The consensus seems to be: It’s a very cool hat rack, actually.
Say it aloud. ‘Hat Rack.’ Does it conjure up a Victorian-era floor-standing wooden Hydra? I’ve seen some very impressive modern takes on that classic, but in the end, most are still just short hat-posts that are affixed to tall floor-posts. Or maybe ‘Hat Rack’ suggests a wall-mounted row of identical oversized fish-hooks. I haven’t seen very many reimaginings of that trope.
To overthrow the stodgy hat-hanging cartel, I decided that I wanted a modern elegant alternative that did not touch either floor or walls.
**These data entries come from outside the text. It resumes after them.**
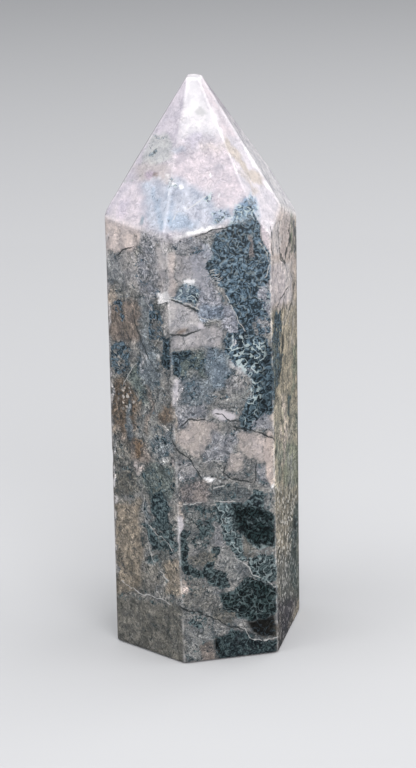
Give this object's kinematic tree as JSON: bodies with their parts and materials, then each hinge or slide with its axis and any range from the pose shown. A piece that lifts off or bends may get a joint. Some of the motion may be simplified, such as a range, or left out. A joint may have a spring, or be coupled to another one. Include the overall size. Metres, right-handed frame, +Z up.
{
  "type": "moss agate tower",
  "caption": "Polished moss agate tower: an upright faceted shaft under a faceted point with a worn tip, standing free on a flat sawn base.",
  "frame": {"origin": "centre of the stone's footprint, on the surface that it stands on", "axes": "+Z up along the shaft towards the point, -Y towards the viewer of the picture, +X to the viewer's right"},
  "size_m": [0.0384, 0.0366, 0.116],
  "materials": {
    "moss_agate": "high polish, pinkish grey chalcedony with dark teal and green moss inclusions"
  },
  "bodies": {
    "root": {"tower": "moss_agate"}
  },
  "joints": []
}
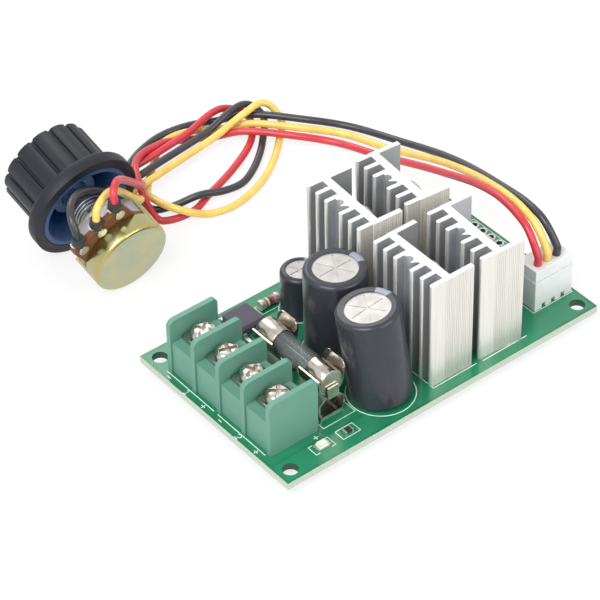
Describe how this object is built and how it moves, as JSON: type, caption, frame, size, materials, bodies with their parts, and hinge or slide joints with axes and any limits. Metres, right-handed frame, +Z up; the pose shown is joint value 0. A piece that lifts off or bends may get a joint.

I aimed for something less utilitarian and more sculptural.
In addition to the aesthetic appeal, a ceiling-hung hat rack has a few practical advantages:
– By not covering floor space, it makes the floor just a bit easier to keep clean, either by humans or robots
– There is no preset limit on the number of hats that can be hung
– It is not subject to being knocked over by dogs, children, or the occasional clumsy adult
RESTORING AN OLD CHROME BAR
I started with a 3/4” chrome-plated iron bar of unknown origin. If you want to try this project with different materials, you could conceivably use a wooden dowel or other such central support rod. I like the chrome bar because its mass makes it very stable – it is less apt to blow around with the breeze of a passerby.
The chrome was rusted and pitted from years in my non-climate-controlled garage. I thought it was a goner, and even considered encapsulating it in some Flex-Seal-like product. Before I gave in, I decided to try to restore it. My first step was a soak in WD-40 Rust Remover and a light rub with a sponge. I assumed this would take off the rust but leave unplated steel behind. I was so wrong! The very ends of the rods had no chrome left, but the length of the rods came surprisingly clean with very little effort – and with most of the chrome plating still intact.
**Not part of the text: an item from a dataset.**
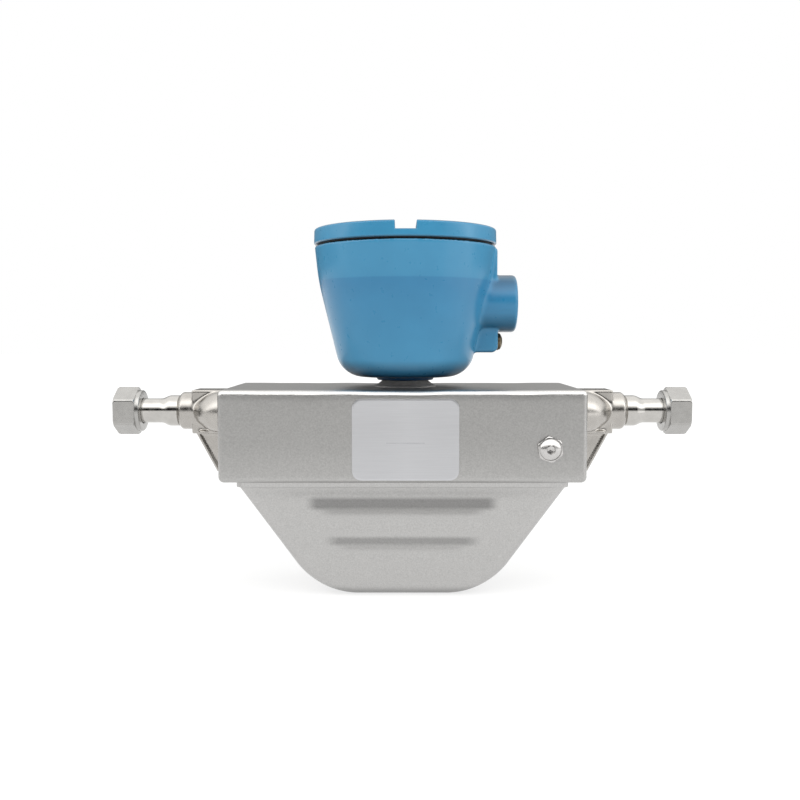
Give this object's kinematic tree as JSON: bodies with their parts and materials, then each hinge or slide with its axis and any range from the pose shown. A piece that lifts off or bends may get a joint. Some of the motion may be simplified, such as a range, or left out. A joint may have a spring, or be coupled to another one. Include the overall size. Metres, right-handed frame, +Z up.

Step 2: try to clean up the pitting. I decided on a buff with 000 steel wool followed by 0000 steel wool. Again I was amazed at how effective these were.
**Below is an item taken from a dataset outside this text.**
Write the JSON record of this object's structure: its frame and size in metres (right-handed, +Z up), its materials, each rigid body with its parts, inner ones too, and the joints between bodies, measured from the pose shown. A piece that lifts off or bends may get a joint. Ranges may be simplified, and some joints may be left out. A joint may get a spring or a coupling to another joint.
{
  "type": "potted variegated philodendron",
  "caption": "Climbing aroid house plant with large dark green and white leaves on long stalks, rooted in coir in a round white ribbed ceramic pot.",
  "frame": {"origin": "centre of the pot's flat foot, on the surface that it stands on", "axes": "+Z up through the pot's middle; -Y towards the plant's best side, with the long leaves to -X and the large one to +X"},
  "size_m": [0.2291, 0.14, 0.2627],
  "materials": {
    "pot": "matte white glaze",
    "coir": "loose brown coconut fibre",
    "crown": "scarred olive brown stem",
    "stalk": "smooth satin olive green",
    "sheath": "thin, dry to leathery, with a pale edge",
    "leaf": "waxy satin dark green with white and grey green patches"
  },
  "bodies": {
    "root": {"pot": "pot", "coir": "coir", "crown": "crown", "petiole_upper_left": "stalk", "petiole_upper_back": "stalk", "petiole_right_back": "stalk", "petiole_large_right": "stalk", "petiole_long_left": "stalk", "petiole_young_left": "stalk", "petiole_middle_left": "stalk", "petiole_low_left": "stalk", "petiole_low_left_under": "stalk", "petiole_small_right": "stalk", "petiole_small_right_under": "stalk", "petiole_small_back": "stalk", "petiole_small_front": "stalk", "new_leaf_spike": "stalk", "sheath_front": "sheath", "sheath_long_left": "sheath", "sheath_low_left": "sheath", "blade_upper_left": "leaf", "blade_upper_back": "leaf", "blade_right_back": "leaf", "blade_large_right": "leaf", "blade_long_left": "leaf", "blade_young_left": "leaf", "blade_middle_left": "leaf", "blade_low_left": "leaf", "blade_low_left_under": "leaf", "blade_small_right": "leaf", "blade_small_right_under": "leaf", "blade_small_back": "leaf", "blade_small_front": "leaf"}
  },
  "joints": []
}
Step 3: try to restore any areas like the end caps where no chrome was left. I could have re-plated the entire rod, but I wanted to try something simpler. I used a Zeyar Liquid Chrome pen that I picked up from Amazon. This was a simple product to use: following the instructions on the pack, I shook the pen vigorously and then depressed and released the pen point many times until the chrome ink flowed. It took more presses than I expected, but once the ink started to flow, it flowed very neatly onto the workpiece. I then let it dry overnight.
The next day, there were still faint lines left over from where the ink met the original plating. I buffed them with a cloth and to my surprise and delight, the excess ink wiped cleanly off where the original chrome plating was, but the ink adhered well to the bare metal regions. So I judged this product to be quite good overall.
Step 4: final polish and preservation. Here I chose Collinite Metal Wax No. 850. We use it to clean and preserve the stainless steel on our sailboat, so I know that if it can hold up under the harsh conditions of salt air, it should hold up great in a climate-controlled house.
FABRICATION AND INSTALLATION
I drilled and tapped a hole in one end of the rod to receive a 3/8”-20 x 3/8” bolt. I then drilled a 5/64” hole thru the centerline of said bolt, and passed a length of stainless-steel wire thru the centerline hole of the bolt. I folded about an inch of the wire end back, and then wrapped the inch around the line in the manner of a fisherman’s knot.
I threaded the bolt assembly to the rod, adding a few drops of threadlocker for safety’s sake. I 3D printed a black escutcheon: to match the modern language of the rod, I chose black PLA and designed the escutcheon as a simple tall thin cylinder. I threaded the finished cylinder onto the wire, and then added a thimble to the very end, giving a few twists of the bitter end of the wire to secure the thimble in place. This served to hang the assembly. I affixed a hook to a rafter of my house near the front door, and suspended the rod from the rafter hook, covering the hook and the thimble with the escutcheon. To hold the escutcheon up, I added one drop of rubber cement to the wire. It’s basically invisible from ground level.
To complete the project, I 3D printed a set of simple hat-posts. They are not attached in any permanent way – they simply slide up and down the post with a friction fit. This allows me to position as many hooks as I can in any orientation I like.
RESULTS
Overall I was pleased with how this project turned out! I do have a few observations:
- This project did turn out exactly as I envisioned, but once it was done, I found myself wondering if it was too modern – even for my very contemporary taste.
- Before I started, I wondered if hanging a few hats all on the same side would cause the rod to veer away from plumb. This is absolutely not a problem. Generally, hats weigh so little and the rod weighs so much that it remains plumb under basically all conditions.
- Apparently my family owns far too many hats because there is a capacity problem! I do have another identical chrome-plated rod and I could easily make another hat rack, but there are no good candidate spaces to hang it in my home.
The 3D printable portions of this rack are available on my TinkerCad site for free. You can print them in virtually any material you like; strength is not much of a concern when all you have to hold up is a hat.